Being a journalist and experiencing first hand the street life in Kelowna, BC here and knowing my good photographer friend who has photographed the notorious downtown east side in Vancouver, I think one has to use some caution when raising your camera and making pictures of street people who are unaware of your camera, if they see you and don't like being photographed, as some people who are on drugs can be very paranoid they may not appreciate having their picture taken and may act quite violently. In many cases they really don't have much to lose, and and would not think anything of smashing a photographer's camera gear. If one is really serious about photographing street people, invest some time, before you even taken one picture go and approach them and get to know them, if they feel comfortable with you and your camera they might let you follow them around for a while, the results will be better than any grab shot you can make walking down the street.

12:53 AM  
Blogger Mister B said...

I just returned from a trip to Oman, where I saw a group of old men playing dominoes on the street outside a mosque. One of the group got up and I asked him (in sign language) if I could take a photo of the group. He asked one of the players, who said OK. Just as I was framing the shot, another player looked up and started yelling at me "not want! not want!". I didn't press the button, but felt disappointed about it. Later I took a shot with a long lens, but it was poor,and I felt a bit bad about having taken it.

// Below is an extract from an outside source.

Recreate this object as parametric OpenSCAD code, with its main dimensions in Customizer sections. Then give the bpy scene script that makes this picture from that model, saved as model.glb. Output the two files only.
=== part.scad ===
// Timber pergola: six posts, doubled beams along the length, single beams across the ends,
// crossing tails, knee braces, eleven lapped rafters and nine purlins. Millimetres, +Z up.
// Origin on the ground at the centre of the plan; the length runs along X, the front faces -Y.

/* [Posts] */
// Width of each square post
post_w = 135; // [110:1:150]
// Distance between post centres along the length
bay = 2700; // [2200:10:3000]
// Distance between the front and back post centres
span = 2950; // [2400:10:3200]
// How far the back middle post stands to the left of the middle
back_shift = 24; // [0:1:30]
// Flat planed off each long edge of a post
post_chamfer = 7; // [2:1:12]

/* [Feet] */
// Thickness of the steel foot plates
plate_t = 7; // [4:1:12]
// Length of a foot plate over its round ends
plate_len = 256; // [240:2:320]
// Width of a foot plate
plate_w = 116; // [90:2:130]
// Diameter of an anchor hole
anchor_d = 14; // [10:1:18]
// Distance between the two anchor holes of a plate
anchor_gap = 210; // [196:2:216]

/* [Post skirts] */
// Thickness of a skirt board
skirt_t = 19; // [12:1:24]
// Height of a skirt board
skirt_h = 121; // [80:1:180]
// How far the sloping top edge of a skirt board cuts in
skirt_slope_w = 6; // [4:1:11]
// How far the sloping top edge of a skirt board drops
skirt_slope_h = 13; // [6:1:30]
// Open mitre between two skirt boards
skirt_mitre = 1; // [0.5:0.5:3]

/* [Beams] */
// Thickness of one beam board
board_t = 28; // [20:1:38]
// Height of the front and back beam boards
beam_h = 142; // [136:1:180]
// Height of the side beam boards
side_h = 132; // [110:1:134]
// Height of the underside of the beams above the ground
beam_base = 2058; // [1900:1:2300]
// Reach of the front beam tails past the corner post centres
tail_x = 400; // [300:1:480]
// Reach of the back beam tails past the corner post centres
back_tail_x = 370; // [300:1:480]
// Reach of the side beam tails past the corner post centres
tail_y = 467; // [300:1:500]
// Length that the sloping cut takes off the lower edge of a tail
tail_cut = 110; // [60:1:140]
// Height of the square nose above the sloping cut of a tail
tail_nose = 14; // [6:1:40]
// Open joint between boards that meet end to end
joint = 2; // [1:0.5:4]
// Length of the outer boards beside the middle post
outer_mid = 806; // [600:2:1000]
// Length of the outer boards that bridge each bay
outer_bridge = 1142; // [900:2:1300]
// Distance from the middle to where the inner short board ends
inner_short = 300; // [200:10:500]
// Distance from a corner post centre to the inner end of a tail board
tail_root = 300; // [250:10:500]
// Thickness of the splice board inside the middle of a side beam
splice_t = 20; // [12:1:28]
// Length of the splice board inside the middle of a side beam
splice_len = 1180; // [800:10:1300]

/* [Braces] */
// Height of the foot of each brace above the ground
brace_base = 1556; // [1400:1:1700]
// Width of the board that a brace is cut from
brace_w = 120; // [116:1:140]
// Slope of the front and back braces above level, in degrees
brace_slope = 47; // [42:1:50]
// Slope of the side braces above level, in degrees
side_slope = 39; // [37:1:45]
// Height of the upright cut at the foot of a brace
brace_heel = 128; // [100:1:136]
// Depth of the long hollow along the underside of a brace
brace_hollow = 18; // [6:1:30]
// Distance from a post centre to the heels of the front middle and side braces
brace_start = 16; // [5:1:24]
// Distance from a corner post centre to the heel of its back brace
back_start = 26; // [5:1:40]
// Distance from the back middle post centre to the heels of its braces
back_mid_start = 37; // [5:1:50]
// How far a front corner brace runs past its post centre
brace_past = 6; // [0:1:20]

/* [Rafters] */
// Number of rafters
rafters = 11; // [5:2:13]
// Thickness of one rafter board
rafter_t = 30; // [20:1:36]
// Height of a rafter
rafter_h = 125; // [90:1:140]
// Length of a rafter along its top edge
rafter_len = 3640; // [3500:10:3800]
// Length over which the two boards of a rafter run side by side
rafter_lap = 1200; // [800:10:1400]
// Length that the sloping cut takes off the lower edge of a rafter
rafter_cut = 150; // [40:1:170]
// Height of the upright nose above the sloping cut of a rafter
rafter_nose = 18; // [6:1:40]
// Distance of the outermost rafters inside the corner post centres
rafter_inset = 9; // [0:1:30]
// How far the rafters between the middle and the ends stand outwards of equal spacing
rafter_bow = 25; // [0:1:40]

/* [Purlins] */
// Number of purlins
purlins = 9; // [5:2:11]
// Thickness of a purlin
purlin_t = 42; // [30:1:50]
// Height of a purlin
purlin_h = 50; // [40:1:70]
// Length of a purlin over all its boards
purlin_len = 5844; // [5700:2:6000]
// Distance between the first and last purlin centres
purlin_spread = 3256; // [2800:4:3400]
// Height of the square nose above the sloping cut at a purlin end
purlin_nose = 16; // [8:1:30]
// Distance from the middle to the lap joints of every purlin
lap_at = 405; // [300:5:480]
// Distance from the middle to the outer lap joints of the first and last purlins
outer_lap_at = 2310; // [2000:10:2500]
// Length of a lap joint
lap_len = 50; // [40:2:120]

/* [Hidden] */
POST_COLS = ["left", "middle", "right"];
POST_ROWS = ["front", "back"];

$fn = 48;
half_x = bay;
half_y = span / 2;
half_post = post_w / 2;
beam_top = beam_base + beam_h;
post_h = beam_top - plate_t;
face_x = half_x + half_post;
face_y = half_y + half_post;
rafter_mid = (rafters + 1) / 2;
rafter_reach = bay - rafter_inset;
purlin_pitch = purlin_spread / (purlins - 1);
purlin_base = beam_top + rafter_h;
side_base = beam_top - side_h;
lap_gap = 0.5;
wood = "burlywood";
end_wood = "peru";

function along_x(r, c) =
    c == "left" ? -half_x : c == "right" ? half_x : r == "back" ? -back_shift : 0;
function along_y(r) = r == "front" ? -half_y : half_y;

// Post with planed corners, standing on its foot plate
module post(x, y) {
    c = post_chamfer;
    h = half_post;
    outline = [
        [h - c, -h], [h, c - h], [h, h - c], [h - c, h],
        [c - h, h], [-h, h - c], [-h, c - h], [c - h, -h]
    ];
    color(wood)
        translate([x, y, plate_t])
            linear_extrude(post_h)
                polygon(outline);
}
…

What to do? Sometimes photography has to take a back seat!

3:41 AM  
Blogger Martin Storz said...

As a practicing street photographer I see no sense in asking people after I have taken a photo.

Why?

Some spoken words on the street are no real contract for the right to publish a picture.

So the only possibilty would be, to fetch out your printed Model Release.

I'm sure, no one will sign it, especially not knowing in witch context the picture will be used

So I take my pictures, some for my blog, the rest for the archiv.

A commercial use is not (perhaps in some years?) possible.

8:42 AM  
Blogger Max said...

I think the paradox about shooting pictures of homeless people in general is this: do you want to shoot these people as human beings or do you want to shoot misery? Because, if you talk to them you'll not get misery after they say "ok, take the picture". Nobody wants to be used as the portrait of misery. What people call "candid" here is pretty much getting them while they are displays of what we see as miserable. And that is miserable in itself.
You could tell them you are trying to show others the suffering on the streets to achieve some kind of social improvement, and a very few of the homeless people you approach with such words might agree because they feel some kind of commitment to the issue, and pose as miserable, but you're almost hiring a model there.

10:59 AM  
Blogger Mike Johnston said...

"a very few of the homeless people you approach with such words might agree because they feel some kind of commitment to the issue, and pose as miserable, but you're almost hiring a model there."

No, I'm pretty sure a lot of them are genuinely miserable.

--Mike

5:31 PM  
Blogger Max said...

I didn't explain myself corrctly, never meant that they were acting or not being really miserable, but well, let's leave it like that.

10:21 PM  
Blogger Paul Leidl said...

Hi Mike:

I like street photography and aside from my personal work, I have done some documentary shooting which meant working in developing countries for what were- and still are- deemed to be "good causes".

Even so-and I can't quite put my finger on the why of it- I still find something disagreeable about photographing people that have a grim life.
(even when the mandate is to help make a better quality of life for those people one is filming)

Maybe it is because you get to fly home and they walk.